Uma tradição secular que representa, hoje, a manifestação mais significativa da cultura popular catarinense.
Florianópolis
Em Florianópolis, a Divina Festa é celebrada desde 1776. Tem sido um pilar de sustentação financeira para o desenvolvimento dos programas voltados a cerca de 800 crianças e adolescentes da Grande Florianópolis.
Desde fevereiro de 2018, a Divina Festa da Irmandade do Divino Espírito Santo foi considerada, pela Fundação Catarinense de Cultura, Patrimônio Cultural Imaterial deste Estado. O município também reconheceu as Festas do Divino Patrimônio Cultural de Florianópolis.
Ex-provedores
A Irmandade do Divino Espírito Santo contou com centenas de provedores entre 1777 e 2018. Nos últimos 85 anos, foram apenas 12 integrantes da Irmandade lideraram a instituição.
Com 32 anos de comando, o mais longevo foi Washigton do Valle Pereira, de tradicional família católica voltada para o voluntariado, pai do atual provedor Paulo do Valle Pereira.

1940 a 1948 – João Otaviano Ramos
1948 a 1964 – Narbal Born da Silva
1964 – João Batista Barretta
1964 a 1965 – Ararahy Tupy de Campos
1965 a 1966 – Osvaldo José de Simas
1966 a 1976 – Miguel Manganelli Orofino
1976 a 1980 – Paulo Leonardo Medeiros Vieira
1980 a 2012 – Washington do Valle Pereira
2012 a 2014 – Ildemar Cassias Pereira
2014 a 2016 – Jurandir Henrique Hostins, coronel
2016 a 2018 – Ademar Arcângelo Cirimbelli
2018 – Paulo Teixeira do Valle Pereira

Entrevista com Paulo Teixeira do Valle Pereira
O administrador de empresas Paulo Teixeira do Valle Pereira, o provedor, fala das dificuldades para manutenção dos programas sociais da Irmandade.
Provedor Paulo do Valle Pereira, com nova Coroa e Cetro recebidos do governo dos Açores – Foto: Divulgação/ND
ND: Qual o significado atual da festa?
Paulo Teixeira: É manter uma tradição secular e atender ao culto ao Espírito Santo, seus sete dons, aliando o lado cultural ao social. A festa é uma das fontes de recursos para manutenção dos projetos, envolvendo 750 atendimentos diários de jovens e crianças nos quatro grandes programas.
ND: O que prejudica a programação?
P.T.: Nos últimos anos, basicamente o mau tempo. Em 2024, o mau tempo atrapalhou muito. Ultimamente, procuramos enfatizar as atividades para caracterizar como “a festa da família”. É nosso lema atual: “A Festa do Divino é a Festa da Família”. Queremos envolver todas as pessoas, atraindo os avós, pais e filhos.

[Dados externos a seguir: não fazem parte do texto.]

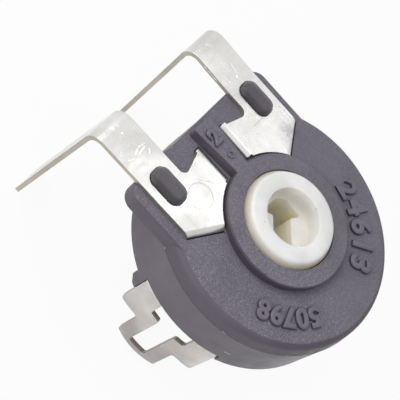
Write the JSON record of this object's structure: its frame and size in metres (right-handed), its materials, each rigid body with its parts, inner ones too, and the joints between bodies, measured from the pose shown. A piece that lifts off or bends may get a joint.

ND: Qual a motivação para liderar esta entidade?
P.T: Vem um pouco de família. Meu pai, meu avô, tio, primos, todos sempre colaboraram com a instituição. A gente entra e não sai. Como voluntário já são mais de 25 anos. É a união do espiritual com o social, cuidado com as crianças e adolescentes, podendo formar, educar e assistir os carentes. E exige muita dedicação dos voluntários.
ND: E o Poder Público?
P.T.: Temos convênios com a prefeitura, mas os recursos são insuficientes. Os custos são altos, os reajustes das despesas são sempre maiores do que a atualização dos convênios. A cada ano, a defasagem aumenta mais. Se a irmandade não tivesse outras fontes não manteria os grandes projetos.